How to navigate the design process….
- Shop sooner rather than later. It sounds obvious but this isn’t something you want to rush. Research and developing your design takes time and you want to make sure you can make these decisions without any pressure. Most designers book up a year in advance, particularly in those busy summer months. A well sought after designer may have longer lead times than ordering off the peg.
- Don’t be afraid to voice your opinion. It is all about you and I’m guessing you’re exploring the bespoke process because traditional bridal shops don’t have quite what you’re after. There are no rules or silly ideas. Don’t reign yourself in and trust your designer to take your ideas and suggest designs and fabrics that turn your ideas into the perfect gown for you.
- Be choosy with your fabrics. Your designer should understand which fabric will work best for your given design, however not all designers stock a wide range of samples, or work with particular fabrics. Ask to see fabric samples, and check which fabrics your designer tends to work with most. Lace for example is quite a specialised fabric, and not every design house uses it well.
- Take a look at what’s already in your wardrobe. You don’t wear wedding dresses every day but you do know what you feel good in and the clothes in your wardrobe will give you some good ideas. Also don’t be afraid to look round. We encourage everyone to have a look around and try on various styles and shapes at other boutiques. Our ultimate goal us that you have your perfect dress and being able to cross shapes and styles off your list is invaluable in helping you make the right decision.
- Don’t feel pressured into having something because someone else likes it – you’re only going to do this once so give yourself time and space to do it right
How to get the most out of your fittings…
- Remember that it’s a process. It’s easy to get caught up in the design phase and get excited about the dress you will ultimately be married in but this is just the beginning of a process. Now the real work begins. There are several stages to go through to make your design real; pattern drafting, toile generation and dress fittings. It is quite possible that you will have several fittings and your dress not ‘look’ like your dress until quite late in the process. It’s a journey that you get to see in its entirety. You get to know and understand the entire life of your dress and see it evolve. For most this is exciting, for some it can be quite a nerve wracking anticipation waiting for it to become what you imagine. Our advice here; remember you have done your research and you have chosen the right designer for your ideas.

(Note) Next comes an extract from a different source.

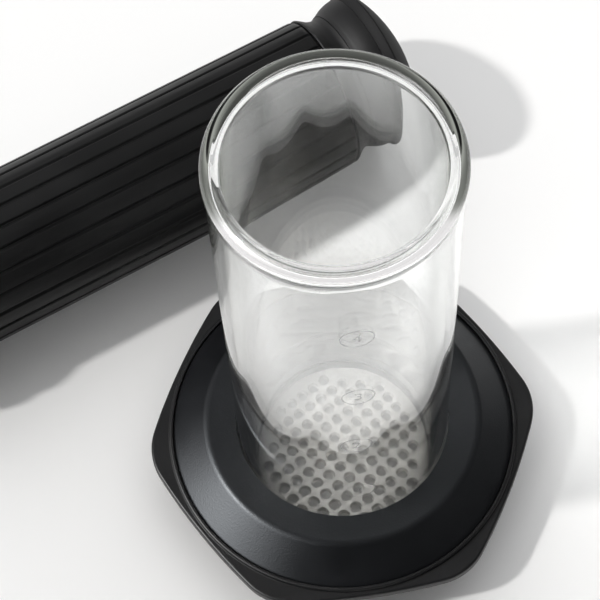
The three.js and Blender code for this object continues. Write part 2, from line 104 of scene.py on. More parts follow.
# Filter disc; a hole's wall is painted dark, as shade, down to HOLE_SHADE below the top
DISC = 36.6
DISC_LOW = 3.0
DISC_TOP = 5.0
DISC_EDGE = 0.14
HOLE = 1.9
HOLE_LOW = 1.55
HOLE_SHADE = 1.1
HOLE_PITCH = 4.87
HOLE_FIELD = 27.0
LATTICE_TURN = math.radians(36)

# Plunger, measured along its axis from the seal's face
SLEEVE_START = 23.3
SLEEVE_END = 182.8
SLEEVE_BORE = 24.3
RIB = 27.0
RIB_COUNT = 24
RIB_CROWN = 0.06
RIB_END_LENGTH = 2.2
RIB_END_DROP = 1.2
GROOVE_WIDTH = 1.35
GROOVE_DEPTH = 0.9
FIRST_GROOVE = math.radians(-3)
COLLAR_START = 183.1
COLLAR_END = 191.5
COLLAR_WEB = 3.0
COLLAR_RIM = 26.7
COLLAR_PLUG_IN = 20.2
COLLAR_PLUG_OUT = 22.0
COLLAR_PLUG_START = 176.0
TRUMPET_START = 191.8
TRUMPET_END = 199.8
TRUMPET_FLOOR = 2.0
TRUMPET_FOOT = 24.5
TRUMPET_BORE = 23.05
CAP_START = 200.1
CAP_RIM = 27.4
CAP_SHELL = 2.0
SNAP_IN = 21.15
SNAP_OUT = 22.75
SNAP_LENGTH = 3.4
FLARE = 29.77
FLARE_RISE = 2.6
FLARE_EDGE = 0.5
DOME = 48.0
SEAL_BORE = 24.3
SEAL_FACE = 4.3
SEAL_END = 19.7

# How the plunger lies on the table, from the chamber's axis
PLUNGER_BEARING = math.radians(28.7)
PLUNGER_AWAY = 111.9
PLUNGER_NEAR = 124.75
PLUNGER_HEIGHT = 29.8

# Printed marks: (height on the glass, turn from the front)
MARKS = ((47.6, 0.146), (84.8, 0.115), (120.4, 0.138), (158.7, 0.134))
MARK_SIZE = 6.2
MARK_RING_IN = 4.55
MARK_RING_OUT = 4.95
MARK_LIFT = 0.05

# Painted glow in the glass, standing in for the light that it guides inside its walls, as seen in
# its lip and edges
WALL_LIGHT_TOP = 0.022
WALL_LIGHT_BACK = 0.13
WALL_LIGHT_FRONT = 0.14
LIP_LIGHT_FRONT = 0.27
WALL_TINT = (0.96, 1.0, 0.91, 1)
LIP_TINT = (1.0, 0.985, 0.985, 1)
# Where that painted glow changes: heights, and places before (minus) or behind the chamber's axis
FOOT_SPAN = (0.06, 0.1)
WALL_SPAN = (0.17, 0.11)
LIP_SPAN = (0.1, 0.14)
WALL_FRONT_SPAN = (0.012, -0.03)
LIP_FRONT_SPAN = (-0.003, -0.012)

# Painted light on the table that only the glass shows, straight through it and turned back by it;
# it stands in for brighter white surroundings
THROUGH_GLASS = 0.6
BACK_FROM_GLASS = 1.15
SHADE_SHARE = 0.25
FAR_SIDE_SHARE = 0.2
# Where that painted light comes in or fades, measured from the chamber's axis
SHADE_SPAN = (-0.076, -0.07)
BEHIND_SPAN = (0.0, 0.04)
BEFORE_SPAN = (0.0, -0.05)
THROUGH_SPAN = (0.055, 0.085)
TURNED_SPAN = (0.064, 0.094)
FADE_SPAN = (0.14, 0.2)

# Sun: its travel is a turn and a rise in degrees
SUN_STRENGTH = 1.45
SUN_WIDTH = math.radians(3.5)
SUN_TRAVEL = (8.4, -47)
SUN_COLOUR = (1.0, 0.985, 0.96)

# Sky: a base strength, then soft patches with turn and rise in degrees, focus and gain
LIT_SKY = (0.25, (90, 0, 1.0, 2.2))
MIRRORED_SKY = (0.06, (95, 50, 3.0, 0.36), (195, 32, 16.0, 11.0))
# The white room as it is seen, straight on and turned back by the glass
SEEN_SKY = 1.0
TURNED_SKY = 0.6

# Camera, fitted to the rim and the flange
CAMERA_PLACE = (0, -0.2702, 0.6534)
CAMERA_PITCH = 1.106
CAMERA_YAW = -0.042
CAMERA_ROLL = -0.069
PHOTO_WIDTH = 600
FOCAL_PIXELS = 2048.75
SENSOR = 36


def middle(node):
    low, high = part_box(node)
    return (Vector(low) + Vector(high)) / 2


STAND = Matrix.Translation((middle("glass_chamber").x, middle("glass_chamber").y, 0))
LAID = (
    STAND
    @ Matrix.Rotation(PLUNGER_BEARING, 4, "Z")
    @ Matrix.Translation((-PLUNGER_NEAR * MM, PLUNGER_AWAY * MM, PLUNGER_HEIGHT * MM))
    @ Matrix.Rotation(math.pi / 2, 4, "Y")
)


# Profiles: lists of (radius, height)

def arc(cx, cz, radius, start, end, steps, rise=None):
    """Points round an arc, or round an ellipse where the rise differs from the radius."""
    rise = radius if rise is None else rise
    turn = (end - start) / steps
    return [
        (cx + radius * math.cos(start + turn * i), cz + rise * math.sin(start + turn * i))
        for i in range(steps + 1)
    ]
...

- Keep people to a minimum. We recommend that you bring 1 or 2 trusted friends with you to your fittings. Those whose opinions you trust and you know have your best interests at heart. For the reasons above we don’t recommend bringing extended family or work colleagues to fittings until much later in the process. It’s much better to wait until the day for the full impact.
- Try not to take pictures, instead focus on how you feel. It’s very tempting to try and document every stage of your wedding preparations, however sometimes photographs can be unhelpful. We will take photographs during fittings as they are a massive aid to our notes and highlight areas for attention. We will encourage you not to take photos until the end. We want you to focus on how your dress makes you feel and let us focus on that wrinkle.
- Always say what you’re thinking. Every bride is different. Every dress is different. Some people want to feel supported by their dress and others want to feel as carefree as possible. A good seamstress will always offer suggestions on fit and what looks true to the design, however you need to say if there is anything you want tweaking. Most seamstresses welcome this feedback. It’s how they know they are getting it right. Don’t avoid saying anything for fear of offending or assuming your seamstress will automatically know how it feels for you. Communication is key.
- Wear the right lingerie. During the design process you will have discussed support and construction. If your design does requires that you wear lingerie make sure you bring it to each and every fitting. It can’t be underestimated how much a decent bra will affect the fit of your gown.